July 16, 2024
Are Your Governance Guidelines Enforceable?
Governance professionals recognize that corporate governance is based on a mosaic of different inputs, which range from specific laws and rules to norms and best practices. In corporate governance land, it can sometimes feel like there is a lot of gray, rather than black and white requirements dictated by state law, the SEC and the stock exchanges.
In our “Q&A Forum” (#12,264), a member recently asked about the enforceability of provisions specified in a company’s corporate governance guidelines, which is a document familiar to many of us who practice with public companies. The member asked:
NASDAQ listed issuer (DE corporation) adopts corporate governance guidelines and includes a disclaimer regarding their purpose. If the guidelines include a section stating that directors either “shall” or “should” notify the board and receive board approval prior to taking on new directorships at outside public companies, what is the risk involved if a director doesn’t give prior notice or receive approval and accepts a directorship at another company without disclosing it to the board? Would this be a breach of duty of care of that particular director? Does the “must”, “shall” or “should” language make any difference in determining if there is a breach of the duty of care?

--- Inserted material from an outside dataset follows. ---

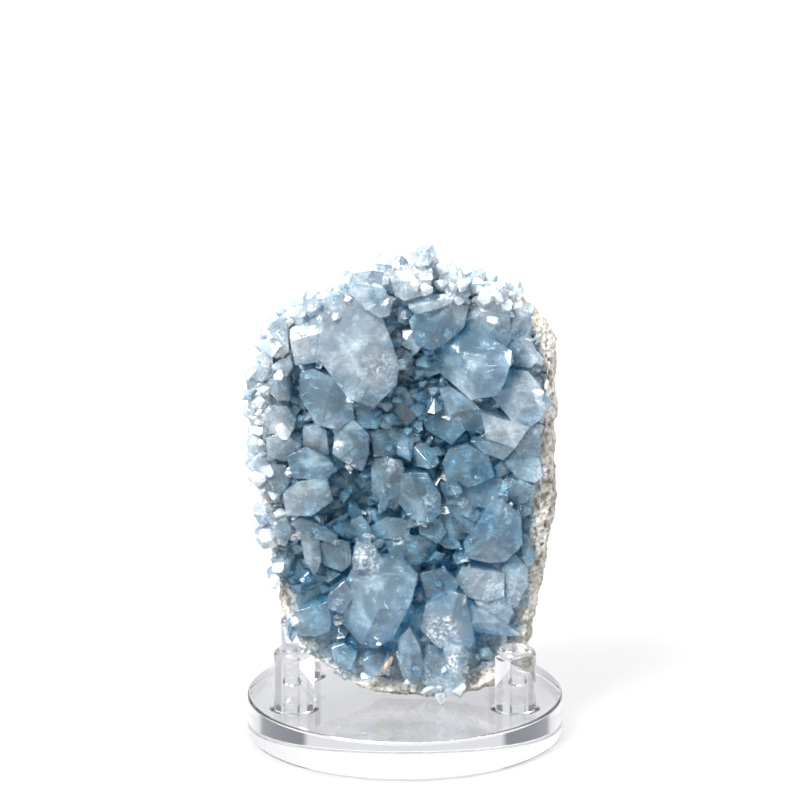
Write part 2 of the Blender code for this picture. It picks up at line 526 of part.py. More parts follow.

NASDAQ doesn’t require corporate governance guidelines, and neither does the SEC. The issuer has a code of ethics and conduct, as I understand it is required by the SEC, but the code doesn’t speak to this. The only other potential issue I see is with the state of incorporation’s corporation law. I don’t see anything regarding this in DE but would love more insight into that. The only thing I can think of would potentially be a breach of duty of care, but on the other hand, (a) accepting an outside directorship isn’t an action being taken by that director on behalf of the corporation or pursuant to the corporation’s governance and (b) it is my understanding that the corporate governance guidelines aren’t enforceable, whether or not the language is “shall” or “should”.
Am I missing something regarding Delaware law?
John responded:
The board has established a policy that it expects directors to follow. I don’t think a single incidence of noncompliance with that policy necessarily automatically results in a breach of the individual director’s fiduciary duty, but I think there are situations in which it could rise to such a level.
For example, if the director’s failure to comply with that policy resulting in the director accepting a seat on a board that would create an unlawful interlock, or if that director’s action also resulted in violation of an overboarding policy, or if the director’s failure to comply was willful, a plaintiff might have some fun with it. Remember, the director has accepted a position for which he or she will receive remuneration in violation of the policy, and I think a plaintiff who was inclined to bring a case might focus on that in an attempt to turn a care claim into a loyalty claim.
The other thing to keep in mind is that since this is a board policy, it implicates the entire board’s duty of oversight, and in an absolute worst-case scenario, might expose the other directors to a Caremark claim. This seems pretty far from rising to that level, but the takeaway is that if a board establishes a policy, it needs to be followed and violations of the policy appropriately sanctioned. The sanction doesn’t have to be draconian, but the board should address the violation in some fashion. Assuming there are no aggravating factors, perhaps requiring the director to undergo additional training on board policies and procedures might be appropriate.
I think this is a very timely question, because it seems to me that overboarding provisions of corporate governance guidelines are getting tested more and more these days, as public companies seek to refresh their board while the crop of qualified director candidates seems to remain in short supply. I increasingly find myself suggesting that companies periodically educate their boards about the corporate governance guidelines, so that directors are better attuned to the expectation that they provide timely notice of a potential new board position or executive role so that appropriate decisions can be made by the board and the individual director and embarrassment (or worse) can be avoided. I am afraid that corporate governance guidelines can drift into the category of policies that reside on the company’s website but are off the radar of those two whom the bulk of the provision apply – the members of the board of directors.